# hi swift 630l owners sign in here!!



## 96105 (Aug 23, 2005)

hi :idea: 
i know i have just got mine :lol: 

but to people who have got one sign .....>> here ..so other members can contact other members with problems and querys about the model 630l garage or rear u only.. 

saruman :wink:


----------



## pauwilson (May 24, 2005)




----------



## sarahessex (Nov 18, 2006)

Picked up ours two weeks ago & loving it

Sarah


----------



## pfil32 (Jul 27, 2005)

We have a Bessacarr 495 U Lounge at the back. Same as 630L does that count

Phil


----------



## 96105 (Aug 23, 2005)

pfil32 said:


> We have a Bessacarr 495 U Lounge at the back. Same as 630L does that count
> 
> Phil


hi :lol: yep 

ray


----------



## rednev (May 10, 2005)

*swift 630*

HI 
I have a swift royale 630 u shape rear lounge had it for three years great m/h loads of space been aboard in her several times with three older kids you need the space which these m/h offer.Paul


----------



## Mikemoss (Sep 5, 2005)

Can I join the club please guys? 

We've got a 1998 Bessacarr E695 which is the same thing with some mock-walnut fablon on the furniture.

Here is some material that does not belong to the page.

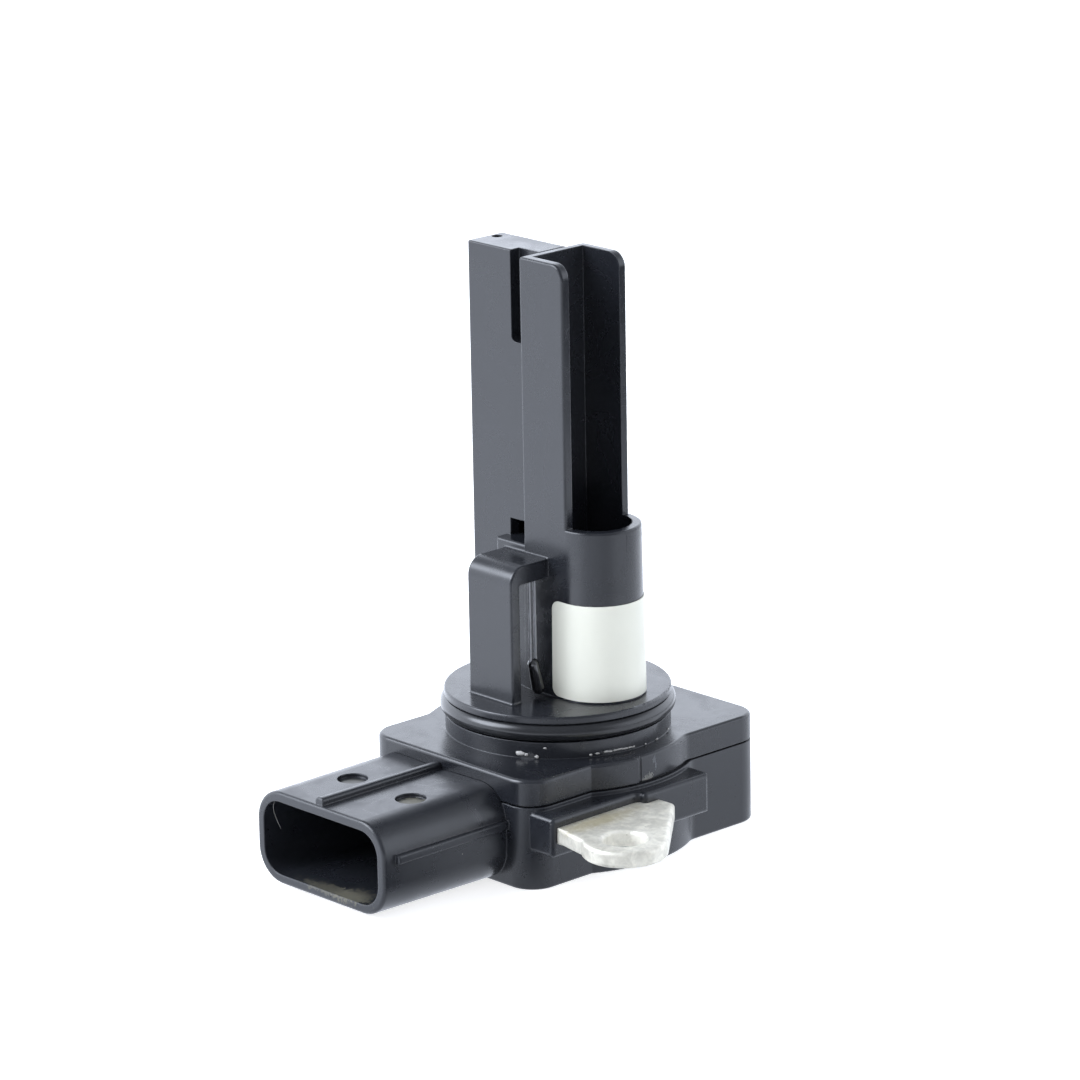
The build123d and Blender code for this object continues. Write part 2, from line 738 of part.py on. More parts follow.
def row_of_chips(x, low_y, pitch, count, length, width, height):
    chips = []
    for n in range(count):
        y = low_y + n * pitch
        chips.append(block((x - length / 2, x + length / 2), (y - width / 2, y + width / 2),
                           (board_bottom_z - height, board_bottom_z)))
    return chips


def chip_capacitors():
    low_y = -(capacitor_count - 1) * capacitor_pitch / 2
    return row_of_chips(board_left_x + capacitor_from_end, low_y, capacitor_pitch, capacitor_count,
                        capacitor_length, capacitor_width, capacitor_height)


def chip_resistors():
    low_y = -board_half_width + resistor_from_side
    return row_of_chips(board_left_x + resistor_from_end, low_y, resistor_pitch, resistor_count,
                        resistor_length, resistor_width, resistor_height)


def bond_ribbon(n):
    """Arched ribbon from a terminal's inner end to the board."""
    y = shroud_centre_y + (n - (terminal_count - 1) / 2) * terminal_pitch
    foot_x = -connector_wall_x + chamber_wall + terminal_inner_length
    foot_z = terminal_foot_z - terminal_thickness / 2
    arch_z = foot_z - ribbon_rise
    outline = Polyline(
        (foot_x - ribbon_foot, foot_z), (foot_x - ribbon_foot, arch_z),
        (board_left_x + ribbon_foot, arch_z), (board_left_x + ribbon_foot, board_bottom_z),
        (board_left_x + ribbon_foot - ribbon_thickness, board_bottom_z),
        (board_left_x + ribbon_foot - ribbon_thickness, arch_z + ribbon_thickness),
        (foot_x - ribbon_foot + ribbon_thickness, arch_z + ribbon_thickness),
        (foot_x - ribbon_foot + ribbon_thickness, foot_z), close=True)
    side = Plane(origin=(0, y + ribbon_width / 2, 0), x_dir=(1, 0, 0), z_dir=(0, -1, 0))
    return extrude(side * make_face(outline), amount=ribbon_width)


def bond_ribbons():
    return [bond_ribbon(n) for n in range(terminal_count)]


def gel_fill():
    """Soft gel that covers the board and everything on it."""
    body = prism(chamber_plan(chamber_wall, chamber_corner_radius), plate_bottom_z - gel_depth, plate_bottom_z)
    board = block((board_left_x, board_right_x), (-board_half_width, board_half_width),
                  (board_bottom_z, plate_bottom_z))
    body = body - board - control_chip() - element_carrier()
    for piece in chip_capacitors() + chip_resistors() + bond_ribbons() + [pin(1), pin(2)]:
        body = body - piece
    for n in range(terminal_count):
        body = body - terminal(n)
    return body


def label():
    """Thin sticker wrapped round the cup, with rounded corners."""
    high_z = label_low_z + label_height
    wrap = drafted(label_low_z, high_z, grow=label_thickness) - drafted(label_low_z, high_z)
    depth = 2 * channel_half + label_thickness
    face = Plane(origin=(channel_near_x - 1, label_end_y - depth / 2, label_low_z + label_height / 2),
                 x_dir=(0, 1, 0), z_dir=(1, 0, 0))
    blank = extrude(face * RectangleRounded(depth, label_height, label_corner_radius),
                    amount=2 * channel_half + 2)
    return wrap & blank


def save(name, shapes):
    if not isinstance(shapes, list):
        shapes = [shapes]
    solids = [solid for shape in shapes for solid in shape.solids()]
    piece = solids[0] if len(solids) == 1 else Compound(children=solids)
    piece.label = name
    export_step(piece, os.path.join("parts", name + ".step"))


pieces = {
    "connector_housing": connector_housing,
    "probe_body": probe_body,
    "bypass_cover": bypass_cover,
    "housing_cover": housing_cover,
    "flange_seal": flange_seal,
    "cover_seal": cover_seal,
    "plug_o_ring": plug_o_ring,
    "mounting_plate": mounting_plate,
    "circuit_board": circuit_board,
    "control_chip": control_chip,
    "chip_capacitors": chip_capacitors,
    "chip_resistors": chip_resistors,
    "bond_ribbons": bond_ribbons,
    "gel_fill": gel_fill,
    "element_carrier": element_carrier,
    "flow_element": flow_element,
    "thermistor_bead": thermistor_bead,
    "label": label,
}

os.makedirs("parts", exist_ok=True)
for name, make in pieces.items():
    save(name, make())
for n in range(terminal_count):
    save("terminal_%d" % (n + 1), terminal(n))
for n in (1, 2):
    save("thermistor_lead_%d" % n, lead(n, lead_radius))
    save("thermistor_pin_%d" % n, pin(n))
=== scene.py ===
# %% [markdown]
# # A slot-in mass airflow sensor
# The sensor is a black moulding with a tall open probe, a round sealed plug, a flat base with
# two pale metal ears, and a connector on one side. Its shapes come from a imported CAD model.
# This script gives them their light, their finishes and the fine detail, one step at a time.
# Lengths are in metres unless a name or a comment says millimetres.

import math

import bpy
import numpy as np
from mathutils import Matrix, Vector


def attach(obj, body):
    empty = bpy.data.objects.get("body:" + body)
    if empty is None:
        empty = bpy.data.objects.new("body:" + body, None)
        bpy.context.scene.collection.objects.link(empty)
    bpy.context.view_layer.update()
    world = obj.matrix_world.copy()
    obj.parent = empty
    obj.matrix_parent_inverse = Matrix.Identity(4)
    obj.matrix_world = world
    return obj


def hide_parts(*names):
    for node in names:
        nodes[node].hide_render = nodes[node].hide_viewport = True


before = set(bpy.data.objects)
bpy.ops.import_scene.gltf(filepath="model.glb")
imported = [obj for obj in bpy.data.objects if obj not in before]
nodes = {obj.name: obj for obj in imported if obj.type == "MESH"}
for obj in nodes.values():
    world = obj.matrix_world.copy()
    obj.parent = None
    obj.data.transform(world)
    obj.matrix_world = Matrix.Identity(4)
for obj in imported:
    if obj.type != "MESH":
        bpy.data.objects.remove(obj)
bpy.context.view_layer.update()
print("nodes:", len(nodes))

# %% [markdown]
# ## The camera
# The photograph was taken from about 70 cm with a long lens, a little above the base. A camera
# could be given a matrix straight away. It is easier to read when it is set as a photographer
# would: a point to aim at, a compass angle, a height angle and a distance. The small roll of
# one degree is the photographer's own.

# %% Camera
MM = 0.001
PICTURE_SIDE = 1080
FOCAL_PIXELS = 5239.0
SENSOR_WIDTH = 36.0
NEAREST_SEEN = 0.01
AIM = Vector((-1.449, 1.347, 25.05)) * MM
CAMERA_AZIMUTH = math.radians(-42.91)
CAMERA_HEIGHT_ANGLE = math.radians(16.27)
CAMERA_ROLL = math.radians(-1.006)
CAMERA_DISTANCE = 680.1 * MM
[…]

Great 'van, perfect layout (for us), still going strong after 72,000 miles. Funny thing, we always have breakfast at the front dinette, and all other meals on that flip-over table in the rear. Nice to have the choice! Shower a bit tight for space, but works fine.

Best bit is the bags of sprawling space for the two of us, and having followed the excellent Fego's exploits via his blog, it seems the layout even works with a full complement of six. Worst bit is lack of headroom in the luton, but daughter and boyfriend seems to squeeze in there without too much suffering.

Problems so far: broken habitation door hinge and cracked lens on the overcab marker lights - both replaced at minimal cost. One rear wheel bearing failed, seizing up the entire wheel/brake assembly, which involved rather more than minimal cost to put right. Swift also carried out the safety update to the travel belts in the dinette, which I thought was pretty good of them.

Previous owners have replaced the timing belt and rear shockers. New fridge and replacement Cascade water heater also fitted. Other than normal service items, that has been that. Touch wood....


----------



## scotsman (Oct 27, 2006)

I owned one for 3 years up until 2 months ago so i could maybe help with some questions if any. my van was FN03CXE if anyone out there has it


----------



## IrishHomer (May 30, 2006)

We bought our 2003 630G in winter '05. Only trip was Europe last summer, 6 weeks and 4,000 miles. Van was fantastic. However, a leak has sprung, seems to be over the dinette window. It may need re-sealing. Checking every morning now and mopping up leak and changing towel.

Watching out upstairs window this morning I was looking at the roof of the van and noticed that it flexes quite a bit on the "shoulder" between the curve of the luton and the flat bit. Is this normal?

IH


----------



## 100109 (Jul 19, 2006)

We have one , a 2006 630l. Absolutely love the van. perfect for us and two teeenage boys ! Happy to help anyone with any questions.



Chris


----------



## 95056 (May 1, 2005)

hi got one 02 new shape 28jtd


----------



## metblue (Oct 9, 2006)

*630L*

Hi,we used to have a 630L "u" rear lounge a good van.We have now upgraded to a swift kontiki 645 "U" lounge is this ok? We have had some problems with it,the radio would go on/off itself.Took it to a fiat dealer who told me that the problem was caused by live wire from the rear van control panel (fitted by swift to get around the "20 min" radio shutoff from fiat.They disconnected this and the radio now works fine. My main problem is that when we put the van into storage when not in use is,after about 7-9 days the vans battery is flat! the digital panel reads about 1.1 volts,as it has central locking it will only open with a key.The AA have been called out a couple of times now and have jump started it with no bother(it usually starts with no problems thereafter) I have taken it to the local Fiat garage who replaced the battery under warranty.As far as I know they checked all and gave it the all clear.But,(there's usually a but) when we went to use it this week-end it was flat again!! We are getting totaly fed up with this,it is only 4 months old.I bought from Marquis in Preston to far to take back just yet.The local swift dealer Perthshire Caravans do not want to know as we did not buy it from them.Any advise from given will be greatly appreciated.Sorry to go on but it does get you down after it has happened regularly.


----------



## roclaire (Apr 2, 2008)

*hi roclaire here*

we have a new 630l and it has loads of issues so please ask any future contacts and we can exchane ideas on what wrong with them..


----------



## ingram (May 12, 2005)

*Re: hi roclaire here*




roclaire said:


> we have a new 630l and it has loads of issues so please ask any future contacts and we can exchane ideas on what wrong with them..


I think it may be; nay! it *is*, a good idea to start a new thread rather than to tag on to one which started over two years ago and the previous post was 15 months ago.


----------